Kadının kendine yabancılaşması
İnsanlığın varoluşundan bugüne üreten kadının, sömürünün ortaya çıkışıyla birlikte, kendi emeğine yabancılaşmasının, kadın emeği mücadelesinde ne büyük acılara, yoksunluklara ve gerilemelere yol açtığını biliyoruz.
Her dönemin en baş sorunu olduğu gibi, bugünün de en önemli sorunu, tarihsel mücadele sürecinde, kadının kendi öz benliğine kavuşturulmasıdır… Kadın mücadelesinin temelinde, kadın varlığının özelliklerine dayalı gerçeği vardır.
Sınıflı toplum yapısına geçişle birlikte ortaya çıkan yabancılaşma, ailedeki temel rolünden ötürü hem anne kadının ve hem de iş yaşamındaki emekçi kadının kendine yabancılaştırılarak, uğratıldığı tarihsel sömürüdür.
İŞİNE, EŞİNE, ÇOCUĞUNA YABANCILAŞAN KADIN
Binlerce yıl önce, özel mülkiyetin söz konusu olmadığı dönemde, kadın da tarımsal üretimini, ektiğini biçtiğini, yiyip içtiğini bölüştü. Kadınlar, çocukları ayrımsız büyüttüler. Çocukları beslediler, birlikte koruyup kolladılar.
Erkeğin, üretim araçlarını ele geçirilmesiyle birlikte insan topluluklarına yönelen saldırıları, insan ve hayvanları kendine ait kılmaya başladı. Paylaşımın üstünde kalan kısım onda sahiplik duygusunu yarattı, gücünü dayatmaya başladı.
Kadının işte o dönemlerden beri gelen “Mal” olma durumu, kendi bedeninden başlayarak doğurduğu çocuklarına yabancılaşmasını, ürettiklerinden ve yeteneklerinden zorla uzaklaşmasını getirdi.

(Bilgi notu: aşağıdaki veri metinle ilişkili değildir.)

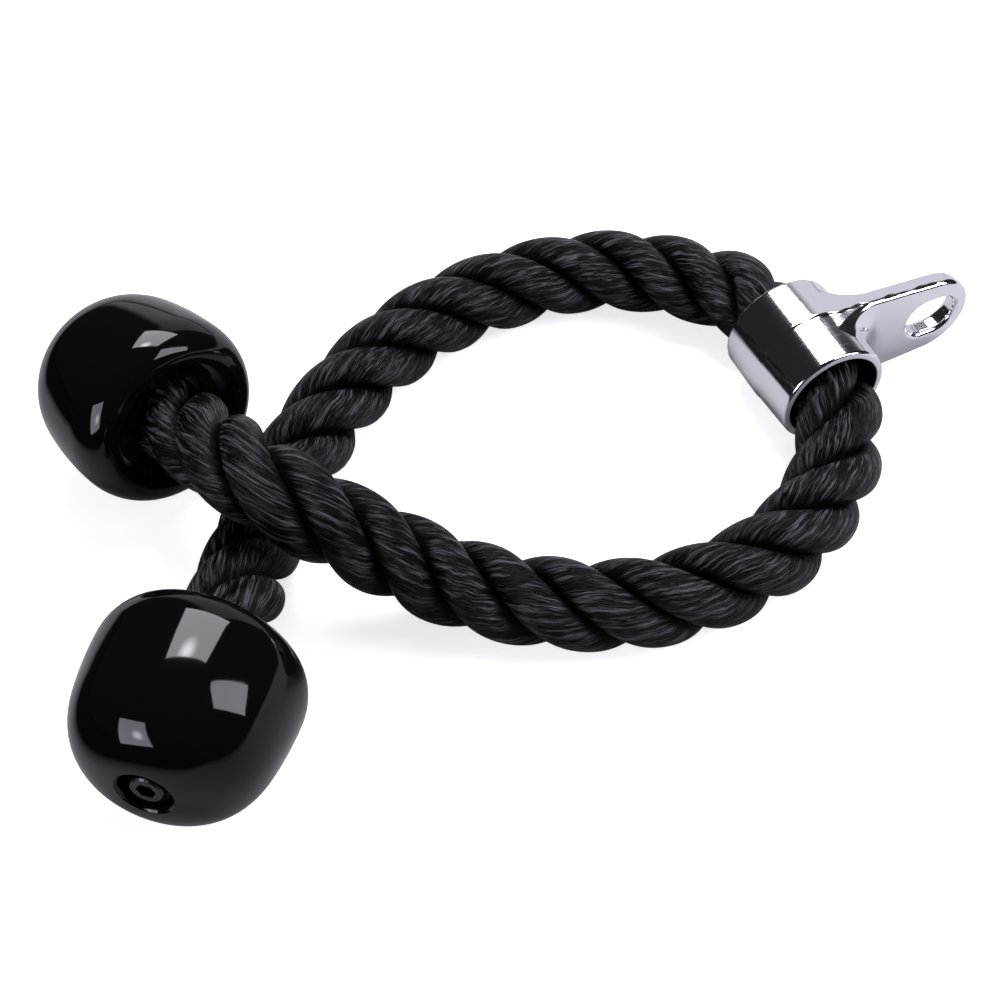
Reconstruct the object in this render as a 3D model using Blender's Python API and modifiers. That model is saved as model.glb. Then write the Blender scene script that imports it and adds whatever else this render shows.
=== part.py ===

Binlerce yıl, kadın bunlara yabancılaşırken, aynı zamanda karanlık bir yalnızlığa kapatıldı.
KADINA YÖNELİK CADI AVINDAN İNSAN AVINA
Özel mülkiyetçi sistemin, çağlar boyunca köleleştirdiği, ateşlerde cadı diye yaktığı, devşirdiği, yerinden yurdundan ettiği, ailesiz ve sevgisiz bıraktığı kadının, Batılı toplumlarda ise canı çok daha fazla yandı.
Toplumların çürüme dönemlerinde eşcinsellikle, varlığı ve doğurganlık mucizesi aşağılandı. Bugün de dünyada, Lezbiyenlikle kadının kendi bedenine yabancılaşması yüceltilmektedir.
Yanı sıra, ağırlıklı olarak erkeğin üstüne karabasan gibi çöken Gey’lik, Transeksüalite, Biseksüellik, Kuir çarpıklıkları kadının yalnızlaşmasının taşlarını döşemeyi sürdürmektedir. Bugün buna, Ortaçağ’da kadına yönelik “Cadı avı” kavramından hareketle “İnsan Avı” diyebiliriz.
BİLGE KADINLARIN TARİHSEL ÖNCÜLÜĞÜ
Kadın, sadece Cins-i Latif (Hoş, incelikli güzellik) diye görülünce, toplumu ilerletecek bilim, sanat, kültür alanlarındaki katkısından vazgeçilmektedir. İnsana bağışlanan düşünme, bilme, değiştirme yeteneği, noksansız kadında da mevcuttur.
Bilim ve gerçeğe dayanarak geleceğe inançla yürüyoruz. Bunu en derin ifadeyle dile getirmek gerekirse, Yunus Emre’ce konuşuruz:
İlim, ilim bilmektir
İlim kendin bilmektir
Sen kendini bilmezsin
Ya nice okumaktır
Kavrayabildikçe çözümleri düşünebiliriz, çıkış yolları geliştirebiliriz. Bugün, Milli Devletleri hedefe koyarak Ön Asya’yı etnik ve mezhepsel devletçiklere bölmeye çalışan ABD emperyalizmine karşı, bütün bunları aşarak bayrakta ve vatanda birleşerek, millet olarak, kadınların da kurtulabileceğini öngörmek zorundayız.
Kadın yabancılaşması baskıları altında, insanlık tarihini ilerleten Bilge Kadınların varlığı, mücadelenin ne kadar köklü ve büyük olduğunun kanıtıdır. Kadının kendine ve emeğine yabancılaşarak yalnızlaşmasını, milletçe birleşerek, kadınlar olarak ayrımsız kucaklaşarak aşabiliriz.